* MATERIAL *
= = = =
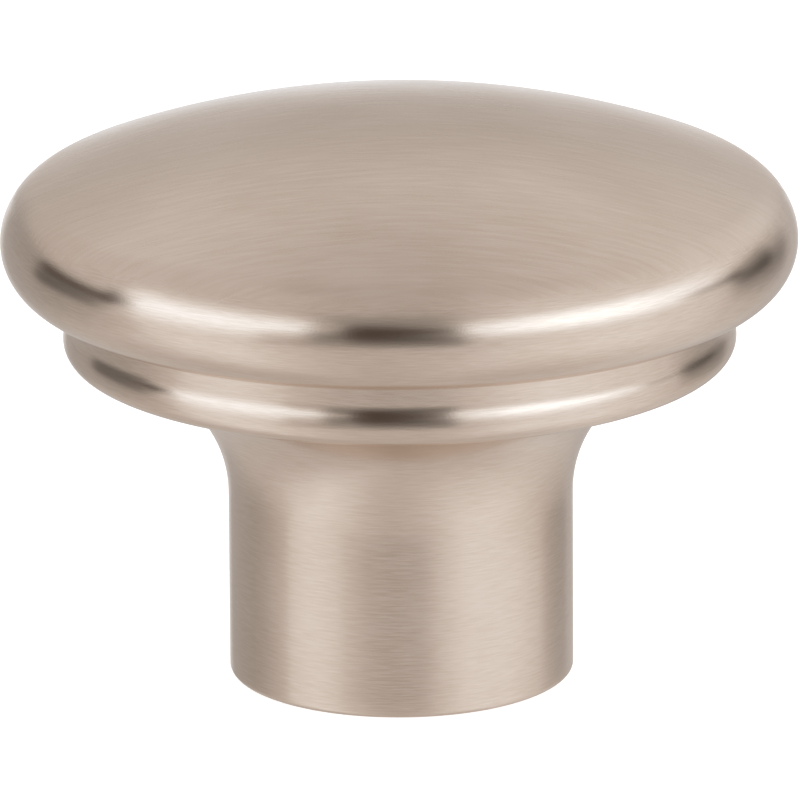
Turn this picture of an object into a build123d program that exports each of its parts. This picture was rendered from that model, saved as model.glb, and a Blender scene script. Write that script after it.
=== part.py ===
# Round cabinet knob: a domed head over a stepped ring, on a stem that flares up into the ring.
# The whole knob is one zinc die casting with a tapped blind hole in its base.
# Lengths are in millimetres. The base stands on z = 0, and z is the axis that the knob is turned about.
import os
from math import acos, degrees, radians, sqrt, tan

from build123d import *

# Stem, from the base face up to the underside of the ring
stem_diameter = 15.2
stem_height = 14.45
base_round = 0.3

# Ring, a smaller step below the head
ring_diameter = 29.6
ring_bottom_round = 0.9
ring_top_round = 2.2

# Shallow groove between the ring and the head
groove_depth = 0.15  # in from the ring's widest line
groove_round = 1.6  # hollow round from the ring's top round up to the groove's wall
head_gap = 2.0  # from the ring's widest line up to the underside of the head

# Head, a disc with a full round rim and a domed top
head_diameter = 35.0
head_bottom_round = 2.4
head_top_round = 2.75
dome_radius = 41.7

# Blind hole for the fixing screw, at the drilled size of an 8-32 thread
tapping_diameter = 3.45
tapping_depth = 11.0  # full diameter, from the base face
mouth_diameter = 4.6
mouth_angle = 90
drill_point_angle = 118

# Radii and heights that follow from the sizes above
stem_radius = stem_diameter / 2
ring_radius = ring_diameter / 2
head_radius = head_diameter / 2
flare_radius = ring_radius - ring_bottom_round - stem_radius  # the flare runs straight into the bottom round
ring_edge_height = stem_height + ring_bottom_round
head_underside = ring_edge_height + head_gap
head_edge_height = head_underside + head_bottom_round

# The ring's top round and the groove's hollow round turn through the same angle, and together reach in to the wall
ring_round_centre = ring_radius - ring_top_round
ring_round_sweep = degrees(acos(1 - groove_depth / (ring_top_round + groove_round)))

# The dome is tangent to the rim's top round, so the two centres and the point where the arcs meet are in line
rim_round_centre = head_radius - head_top_round
dome_centre_height = head_edge_height - sqrt((dome_radius - head_top_round) ** 2 - rim_round_centre**2)
rim_round_sweep = degrees(acos(rim_round_centre / (dome_radius - head_top_round)))
knob_height = dome_centre_height + dome_radius

with BuildPart() as knob:
    # The turned profile, from the middle of the base out and up to the top of the dome
    with BuildSketch(Plane.XZ):
        with BuildLine():
            base = Line((0, 0), (stem_radius, 0))
            stem = Line(base @ 1, (stem_radius, stem_height - flare_radius))
            flare = JernArc(stem @ 1, (0, 1), flare_radius, -90)
            JernArc(flare @ 1, (1, 0), ring_bottom_round, 90)
            ring_top = CenterArc((ring_round_centre, ring_edge_height), ring_top_round, 0, ring_round_sweep)
            hollow = JernArc(ring_top @ 1, ring_top % 1, groove_round, -ring_round_sweep)
            groove = Line(hollow @ 1, (ring_radius - groove_depth, head_underside))
            head_base = Line(groove @ 1, (head_radius - head_bottom_round, head_underside))
            JernArc(head_base @ 1, (1, 0), head_bottom_round, 90)
            CenterArc((rim_round_centre, head_edge_height), head_top_round, 0, rim_round_sweep)
            CenterArc((0, dome_centre_height), dome_radius, rim_round_sweep, 90 - rim_round_sweep)
            Line((0, knob_height), base @ 0)
        make_face()
    revolve(axis=Axis.Z)
    fillet(knob.edges().filter_by(GeomType.CIRCLE).group_by(Axis.Z)[0], base_round)

    # The screw hole: a countersunk mouth, the straight wall that is tapped and the point that the drill leaves
    mouth_depth = (mouth_diameter - tapping_diameter) / 2 / tan(radians(mouth_angle / 2))
    point_depth = tapping_diameter / 2 / tan(radians(drill_point_angle / 2))
    with BuildSketch(Plane.XZ):
        with BuildLine():
            Polyline(
                (0, 0),
                (mouth_diameter / 2, 0),
                (tapping_diameter / 2, mouth_depth),
                (tapping_diameter / 2, tapping_depth),
                (0, tapping_depth + point_depth),
                close=True,
            )
        make_face()
    revolve(axis=Axis.Z, mode=Mode.SUBTRACT)

knob.part.label = "knob"

os.makedirs("parts", exist_ok=True)
export_step(knob.part, "parts/knob.step")
print(f"knob {head_diameter:.1f} across, {knob_height:.2f} tall, {knob.part.volume:.0f} mm3, flare {flare_radius:.2f}")
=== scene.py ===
# Round cabinet knob in satin brushed nickel, standing on a pale table in a soft studio
# Lengths in the dictionaries are millimetres and angles are degrees, unless a note says otherwise
from math import cos, pi, radians, sin, tan

import bpy
import numpy as np
from mathutils import Matrix, Vector


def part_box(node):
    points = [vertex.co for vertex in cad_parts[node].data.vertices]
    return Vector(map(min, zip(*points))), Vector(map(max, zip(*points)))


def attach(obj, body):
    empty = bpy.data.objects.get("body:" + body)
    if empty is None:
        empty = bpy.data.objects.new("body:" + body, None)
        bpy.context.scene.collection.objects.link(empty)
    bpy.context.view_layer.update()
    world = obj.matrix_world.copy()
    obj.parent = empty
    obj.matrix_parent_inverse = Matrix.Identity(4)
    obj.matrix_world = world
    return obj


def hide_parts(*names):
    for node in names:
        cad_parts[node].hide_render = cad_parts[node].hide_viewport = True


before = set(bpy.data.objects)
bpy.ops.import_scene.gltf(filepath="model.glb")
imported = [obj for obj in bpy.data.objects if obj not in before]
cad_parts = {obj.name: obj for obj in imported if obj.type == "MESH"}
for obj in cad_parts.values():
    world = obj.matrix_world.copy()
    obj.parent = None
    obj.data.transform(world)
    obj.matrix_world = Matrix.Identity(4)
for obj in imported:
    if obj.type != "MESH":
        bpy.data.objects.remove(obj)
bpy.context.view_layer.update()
mm = 0.001
print("frame loaded")


def linearColour(hexText):
    # sRGB hex to linear red, green, blue and alpha
    srgb = np.array([int(hexText[i:i + 2], 16) for i in (1, 3, 5)]) / 255
    return (*np.where(srgb <= 0.04045, srgb / 12.92, ((srgb + 0.055) / 1.055) ** 2.4), 1.0)


def direction(azimuth, elevation):
    # Unit vector; azimuth 0 points at the camera's side (-Y) and grows towards +X
    a, e = radians(azimuth), radians(elevation)
    return Vector((sin(a) * cos(e), -cos(a) * cos(e), sin(e)))


# Small helpers for the shaders

def newMaterial(name):
    # A material with an empty node tree
    material = bpy.data.materials.new(name)
    material.use_nodes = True
    material.node_tree.nodes.clear()
    return material, material.node_tree


def addNode(tree, kind, inputs=None, **settings):
    # One node with its settings; an input that is another node's socket is linked, anything else is set
    node = tree.nodes.new(kind)
    for name, value in settings.items():
        setattr(node, name, value)
    for key, value in (inputs or {}).items():
        if isinstance(value, bpy.types.NodeSocket):
            tree.links.new(value, node.inputs[key])
        else:
            node.inputs[key].default_value = value
    return node


# Small helpers for the surfaces, which are all turned round the Z axis

def straightRun(start, end, steps, soft=0.0):
    # Points evenly along a straight line, with one more close to each end where the crease is to stay crisp
    start, end = np.array(start, float), np.array(end, float)
    share = np.linspace(0, 1, steps + 1)
    if soft:
        near = soft / np.linalg.norm(end - start)
        share = np.unique(np.concatenate([share, [near, 1 - near]]))
    return start + (end - start) * share[:, None]


def arcRun(centre, radius, fromAngle, toAngle, steps):
    # Points evenly along a circular arc in the plane of radius and height
    angle = np.radians(np.linspace(fromAngle, toAngle, steps + 1))
    return np.array(centre) + radius * np.stack([np.cos(angle), np.sin(angle)], 1)


def outlineLength(points):
    # Length along the outline up to each of its points
    return np.concatenate([[0], np.cumsum(np.linalg.norm(np.diff(points, axis=0), axis=1))])


def turnedGrid(radius, height, turn):
    # Position(row, angle) = (r cos angle, r sin angle, z), with the angle as a share of a full turn
    angle = 2 * np.pi * turn
    height = np.broadcast_to(height, radius.shape)
    return np.stack([radius * np.cos(angle), radius * np.sin(angle), height], 2)


def bandQuads(rows, around):
    # Quads between neighbouring rows of the grid, whose first point is number 1
    first = 1 + np.arange(rows - 1)[:, None] * around
    here, beside = np.arange(around), (np.arange(around) + 1) % around
    corners = [first + here, first + around + here, first + around + beside, first + beside]
    return np.stack(corners, 2).reshape(-1, 4)


def fan(pole, around, first, up):
    # Triangles from a pole to the row of points that starts at number first
    here, beside = first + np.arange(around), first + (np.arange(around) + 1) % around
    pole = np.full(around, pole)
    return np.stack([pole, here, beside] if up else [here, pole, beside], 1)


def addPiece(name, vertices, faces):
    mesh = bpy.data.meshes.new(name)
    mesh.from_pydata((vertices * mm).tolist(), [], faces)
    mesh.shade_smooth()
    piece = bpy.data.objects.new(name, mesh)
    bpy.context.scene.collection.objects.link(piece)
    return piece


# The knob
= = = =
* WRITTEN PROBLEM *
Print from the first line through the line that contains "dome_radius = 41.7", please, including both, and leave out every line outside that stretch.

* RESULT FOR THIS EXERCISE *
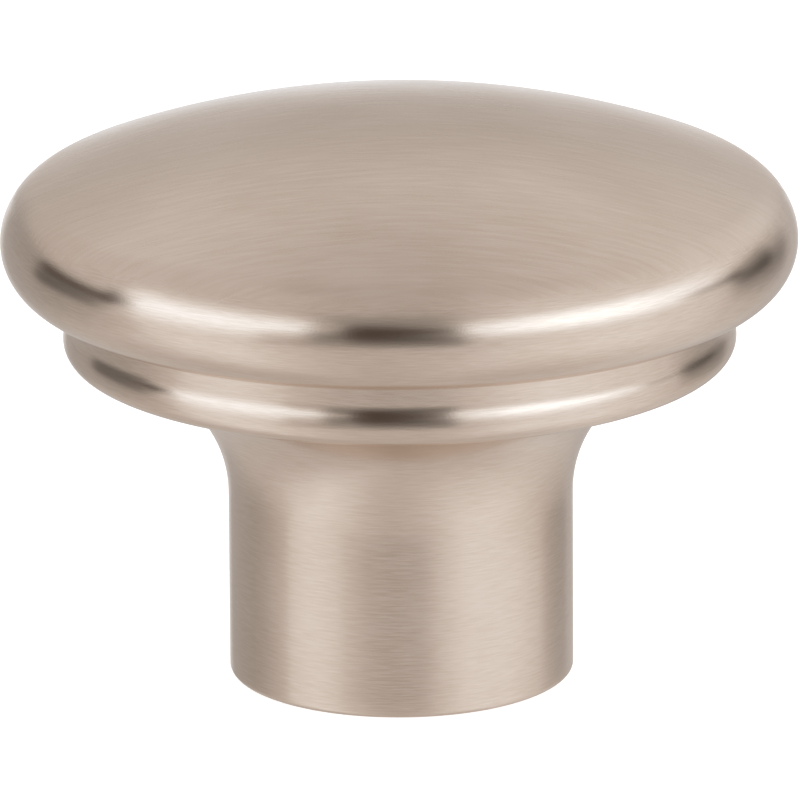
Turn this picture of an object into a build123d program that exports each of its parts. This picture was rendered from that model, saved as model.glb, and a Blender scene script. Write that script after it.
=== part.py ===
# Round cabinet knob: a domed head over a stepped ring, on a stem that flares up into the ring.
# The whole knob is one zinc die casting with a tapped blind hole in its base.
# Lengths are in millimetres. The base stands on z = 0, and z is the axis that the knob is turned about.
import os
from math import acos, degrees, radians, sqrt, tan

from build123d import *

# Stem, from the base face up to the underside of the ring
stem_diameter = 15.2
stem_height = 14.45
base_round = 0.3

# Ring, a smaller step below the head
ring_diameter = 29.6
ring_bottom_round = 0.9
ring_top_round = 2.2

# Shallow groove between the ring and the head
groove_depth = 0.15  # in from the ring's widest line
groove_round = 1.6  # hollow round from the ring's top round up to the groove's wall
head_gap = 2.0  # from the ring's widest line up to the underside of the head

# Head, a disc with a full round rim and a domed top
head_diameter = 35.0
head_bottom_round = 2.4
head_top_round = 2.75
dome_radius = 41.7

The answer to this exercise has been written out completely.